Material provided:
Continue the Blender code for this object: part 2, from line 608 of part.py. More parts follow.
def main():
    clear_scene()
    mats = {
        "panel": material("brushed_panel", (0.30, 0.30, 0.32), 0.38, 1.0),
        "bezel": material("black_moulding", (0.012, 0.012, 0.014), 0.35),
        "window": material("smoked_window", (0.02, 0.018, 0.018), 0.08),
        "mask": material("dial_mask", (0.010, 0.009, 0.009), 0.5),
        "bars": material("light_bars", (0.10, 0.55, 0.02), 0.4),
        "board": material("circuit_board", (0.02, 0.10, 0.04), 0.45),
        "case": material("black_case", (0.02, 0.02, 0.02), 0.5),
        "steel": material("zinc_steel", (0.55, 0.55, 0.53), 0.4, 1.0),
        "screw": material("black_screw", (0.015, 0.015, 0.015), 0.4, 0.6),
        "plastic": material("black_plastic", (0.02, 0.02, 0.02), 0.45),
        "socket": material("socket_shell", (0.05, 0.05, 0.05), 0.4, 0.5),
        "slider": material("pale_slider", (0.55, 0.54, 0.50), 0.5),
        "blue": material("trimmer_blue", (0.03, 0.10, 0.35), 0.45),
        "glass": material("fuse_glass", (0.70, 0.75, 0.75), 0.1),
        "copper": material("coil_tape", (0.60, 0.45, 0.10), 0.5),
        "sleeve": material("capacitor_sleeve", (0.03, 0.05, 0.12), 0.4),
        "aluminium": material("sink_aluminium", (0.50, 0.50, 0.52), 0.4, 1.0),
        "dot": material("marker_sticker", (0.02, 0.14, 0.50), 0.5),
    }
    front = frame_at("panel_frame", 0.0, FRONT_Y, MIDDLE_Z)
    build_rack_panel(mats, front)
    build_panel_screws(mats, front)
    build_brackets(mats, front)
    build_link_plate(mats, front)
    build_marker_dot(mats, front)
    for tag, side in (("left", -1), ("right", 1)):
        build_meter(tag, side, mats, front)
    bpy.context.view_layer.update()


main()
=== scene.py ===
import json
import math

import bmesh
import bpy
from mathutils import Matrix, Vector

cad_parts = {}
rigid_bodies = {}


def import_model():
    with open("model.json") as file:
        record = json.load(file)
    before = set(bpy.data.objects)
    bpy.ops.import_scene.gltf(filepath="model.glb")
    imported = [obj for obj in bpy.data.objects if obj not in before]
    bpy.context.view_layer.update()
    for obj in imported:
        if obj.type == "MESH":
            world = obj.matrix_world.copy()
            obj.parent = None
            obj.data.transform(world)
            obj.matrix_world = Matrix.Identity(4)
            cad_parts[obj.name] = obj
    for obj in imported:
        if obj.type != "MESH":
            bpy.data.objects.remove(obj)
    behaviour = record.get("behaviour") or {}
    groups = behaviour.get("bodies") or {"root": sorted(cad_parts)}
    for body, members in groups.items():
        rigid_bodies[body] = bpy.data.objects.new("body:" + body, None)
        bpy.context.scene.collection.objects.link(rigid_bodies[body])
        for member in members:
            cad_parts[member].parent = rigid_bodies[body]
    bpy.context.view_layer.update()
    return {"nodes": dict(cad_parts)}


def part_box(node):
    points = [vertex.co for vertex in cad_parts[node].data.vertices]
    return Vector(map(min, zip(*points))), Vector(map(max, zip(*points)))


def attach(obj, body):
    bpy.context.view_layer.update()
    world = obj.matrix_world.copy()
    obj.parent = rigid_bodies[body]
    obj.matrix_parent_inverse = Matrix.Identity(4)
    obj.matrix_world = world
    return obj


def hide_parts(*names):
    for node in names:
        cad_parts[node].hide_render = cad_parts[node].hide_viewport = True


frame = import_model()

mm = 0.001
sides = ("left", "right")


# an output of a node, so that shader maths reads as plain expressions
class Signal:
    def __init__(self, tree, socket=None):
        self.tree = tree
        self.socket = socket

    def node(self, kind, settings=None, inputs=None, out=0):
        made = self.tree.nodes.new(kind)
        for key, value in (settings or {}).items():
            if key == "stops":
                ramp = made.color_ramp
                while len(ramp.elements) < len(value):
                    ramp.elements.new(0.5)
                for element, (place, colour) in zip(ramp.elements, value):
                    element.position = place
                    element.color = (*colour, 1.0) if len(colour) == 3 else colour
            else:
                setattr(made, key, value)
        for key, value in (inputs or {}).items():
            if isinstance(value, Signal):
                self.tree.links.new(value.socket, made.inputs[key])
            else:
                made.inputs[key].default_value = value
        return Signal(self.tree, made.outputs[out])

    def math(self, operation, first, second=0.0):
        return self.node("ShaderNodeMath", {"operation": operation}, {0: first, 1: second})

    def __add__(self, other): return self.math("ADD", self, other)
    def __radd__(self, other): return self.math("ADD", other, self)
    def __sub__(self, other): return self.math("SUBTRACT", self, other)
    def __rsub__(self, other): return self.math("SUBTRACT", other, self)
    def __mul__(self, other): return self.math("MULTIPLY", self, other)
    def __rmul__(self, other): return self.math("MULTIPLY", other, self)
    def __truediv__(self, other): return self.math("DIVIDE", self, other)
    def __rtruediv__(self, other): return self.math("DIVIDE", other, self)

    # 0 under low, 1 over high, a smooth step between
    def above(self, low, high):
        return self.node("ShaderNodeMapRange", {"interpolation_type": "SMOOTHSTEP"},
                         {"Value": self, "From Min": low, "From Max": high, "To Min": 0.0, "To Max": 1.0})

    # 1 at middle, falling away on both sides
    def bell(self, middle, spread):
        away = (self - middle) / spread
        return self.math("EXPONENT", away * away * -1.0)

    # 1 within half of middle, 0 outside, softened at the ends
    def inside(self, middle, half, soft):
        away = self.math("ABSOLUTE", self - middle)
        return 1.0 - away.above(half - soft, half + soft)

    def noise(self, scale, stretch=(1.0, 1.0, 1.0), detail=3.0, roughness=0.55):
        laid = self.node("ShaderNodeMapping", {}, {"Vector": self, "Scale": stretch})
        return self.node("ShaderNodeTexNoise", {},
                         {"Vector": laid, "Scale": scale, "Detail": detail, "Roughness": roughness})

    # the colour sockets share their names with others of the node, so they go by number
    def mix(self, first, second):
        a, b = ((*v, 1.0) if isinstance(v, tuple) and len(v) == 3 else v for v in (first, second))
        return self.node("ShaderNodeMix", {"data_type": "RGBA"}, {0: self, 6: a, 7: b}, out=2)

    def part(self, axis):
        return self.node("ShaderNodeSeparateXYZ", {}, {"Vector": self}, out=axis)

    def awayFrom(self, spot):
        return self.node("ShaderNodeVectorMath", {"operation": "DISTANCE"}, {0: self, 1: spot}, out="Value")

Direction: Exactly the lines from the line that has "build_marker_dot(mats, front)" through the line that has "frame = import_model()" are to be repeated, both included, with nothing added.

Final answer:
    build_marker_dot(mats, front)
    for tag, side in (("left", -1), ("right", 1)):
        build_meter(tag, side, mats, front)
    bpy.context.view_layer.update()


main()
=== scene.py ===
import json
import math

import bmesh
import bpy
from mathutils import Matrix, Vector

cad_parts = {}
rigid_bodies = {}


def import_model():
    with open("model.json") as file:
        record = json.load(file)
    before = set(bpy.data.objects)
    bpy.ops.import_scene.gltf(filepath="model.glb")
    imported = [obj for obj in bpy.data.objects if obj not in before]
    bpy.context.view_layer.update()
    for obj in imported:
        if obj.type == "MESH":
            world = obj.matrix_world.copy()
            obj.parent = None
            obj.data.transform(world)
            obj.matrix_world = Matrix.Identity(4)
            cad_parts[obj.name] = obj
    for obj in imported:
        if obj.type != "MESH":
            bpy.data.objects.remove(obj)
    behaviour = record.get("behaviour") or {}
    groups = behaviour.get("bodies") or {"root": sorted(cad_parts)}
    for body, members in groups.items():
        rigid_bodies[body] = bpy.data.objects.new("body:" + body, None)
        bpy.context.scene.collection.objects.link(rigid_bodies[body])
        for member in members:
            cad_parts[member].parent = rigid_bodies[body]
    bpy.context.view_layer.update()
    return {"nodes": dict(cad_parts)}


def part_box(node):
    points = [vertex.co for vertex in cad_parts[node].data.vertices]
    return Vector(map(min, zip(*points))), Vector(map(max, zip(*points)))


def attach(obj, body):
    bpy.context.view_layer.update()
    world = obj.matrix_world.copy()
    obj.parent = rigid_bodies[body]
    obj.matrix_parent_inverse = Matrix.Identity(4)
    obj.matrix_world = world
    return obj


def hide_parts(*names):
    for node in names:
        cad_parts[node].hide_render = cad_parts[node].hide_viewport = True


frame = import_model()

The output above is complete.